WHAT YOU NEED TO DO: Please print all of the material below, word for word.

INFORMATION SUPPLIED:

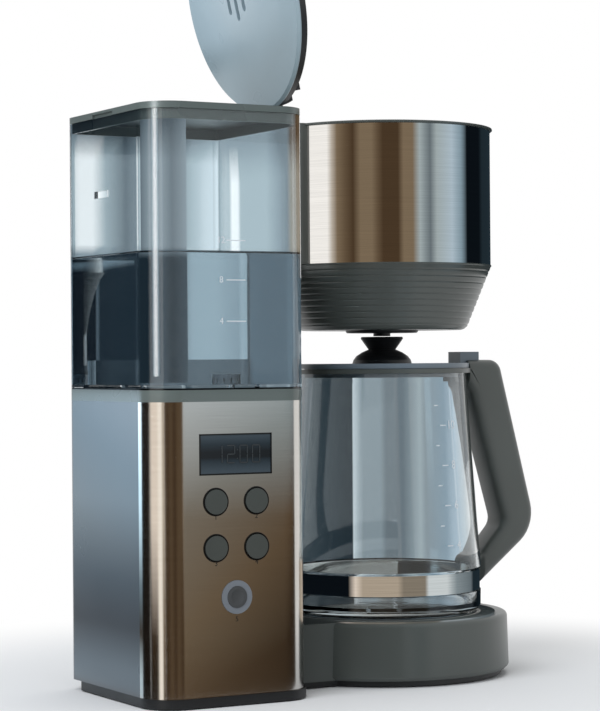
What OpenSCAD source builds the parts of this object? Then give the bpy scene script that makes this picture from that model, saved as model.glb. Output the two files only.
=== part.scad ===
// Drip coffee maker. A tower carries the controls and, on top, a clear water tank. Beside it
// a round brew head hangs over a glass carafe, which stands on a round warming base.
// +Z is up and -Y is the front. The origin lies on the table, in the middle of the footprint.

/* [Tower] */
// Width of the tower
tower_w = 110; // [95:1:130]
// Depth of the tower
tower_d = 125.5; // [110:0.5:140]
// Radius of the two front corners
corner_r = 21.5; // [16:0.5:26]
// Radius of the two rear corners
rear_r = 6; // [4:0.5:9]
// Wall of the plastic housings
wall = 2.4; // [2:0.1:3]
// Thickness of the steel front sheet
sheet_t = 0.8; // [0.6:0.1:1.2]
// Height of the lower housing, above the skirt
housing_h = 178; // [170:1:200]
// Height of the deck that carries the tank
deck_h = 7.2; // [6:0.2:9]
// Height of the black skirt under the tower
skirt_h = 6.5; // [5.5:0.5:8]
// How far the skirt stands proud of the tower's front and right side
skirt_proud = 1; // [0.5:0.1:2]
// How far the skirt's rear edge lies in front of the tower's rear
skirt_back_in = 12; // [8:0.5:16]

/* [Tank] */
// Height of the tank's walls
tank_h = 169; // [150:1:190]
// Wall of the clear tank
tank_wall = 2.4; // [2:0.1:3]
// Thickness of the tank lid
lid_t = 4.3; // [3.5:0.1:6]
// Depth of the lip under the tank lid
lip_h = 6; // [4:1:20]
// Length of the finger notch in the lid's left edge
notch_l = 30; // [20:1:40]
// Outer radius of the tank's outlet spigot
spigot_r = 8; // [6.5:0.1:9]
// Length of the overflow slot in the tank's left side
overflow_w = 19; // [12:0.5:26]

/* [Controls] */
// Width of the display window
display_w = 49.5; // [40:0.5:60]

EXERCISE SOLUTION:
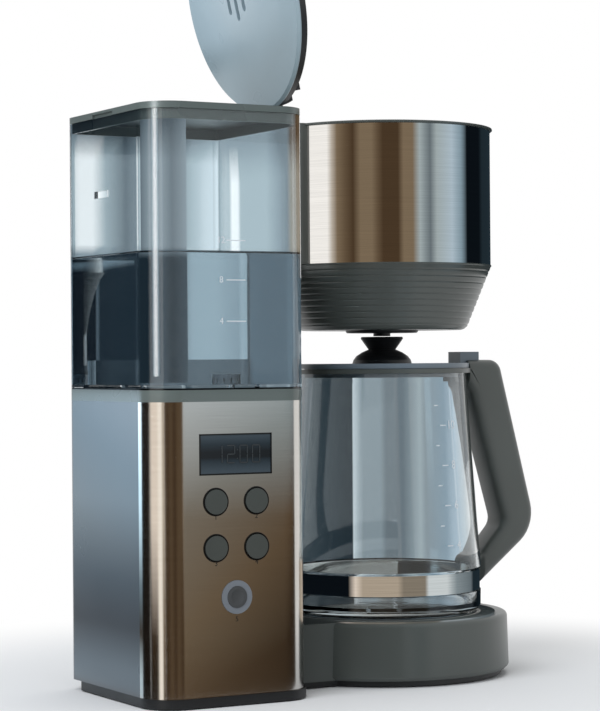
What OpenSCAD source builds the parts of this object? Then give the bpy scene script that makes this picture from that model, saved as model.glb. Output the two files only.
=== part.scad ===
// Drip coffee maker. A tower carries the controls and, on top, a clear water tank. Beside it
// a round brew head hangs over a glass carafe, which stands on a round warming base.
// +Z is up and -Y is the front. The origin lies on the table, in the middle of the footprint.

/* [Tower] */
// Width of the tower
tower_w = 110; // [95:1:130]
// Depth of the tower
tower_d = 125.5; // [110:0.5:140]
// Radius of the two front corners
corner_r = 21.5; // [16:0.5:26]
// Radius of the two rear corners
rear_r = 6; // [4:0.5:9]
// Wall of the plastic housings
wall = 2.4; // [2:0.1:3]
// Thickness of the steel front sheet
sheet_t = 0.8; // [0.6:0.1:1.2]
// Height of the lower housing, above the skirt
housing_h = 178; // [170:1:200]
// Height of the deck that carries the tank
deck_h = 7.2; // [6:0.2:9]
// Height of the black skirt under the tower
skirt_h = 6.5; // [5.5:0.5:8]
// How far the skirt stands proud of the tower's front and right side
skirt_proud = 1; // [0.5:0.1:2]
// How far the skirt's rear edge lies in front of the tower's rear
skirt_back_in = 12; // [8:0.5:16]

/* [Tank] */
// Height of the tank's walls
tank_h = 169; // [150:1:190]
// Wall of the clear tank
tank_wall = 2.4; // [2:0.1:3]
// Thickness of the tank lid
lid_t = 4.3; // [3.5:0.1:6]
// Depth of the lip under the tank lid
lip_h = 6; // [4:1:20]
// Length of the finger notch in the lid's left edge
notch_l = 30; // [20:1:40]
// Outer radius of the tank's outlet spigot
spigot_r = 8; // [6.5:0.1:9]
// Length of the overflow slot in the tank's left side
overflow_w = 19; // [12:0.5:26]

/* [Controls] */
// Width of the display window
display_w = 49.5; // [40:0.5:60]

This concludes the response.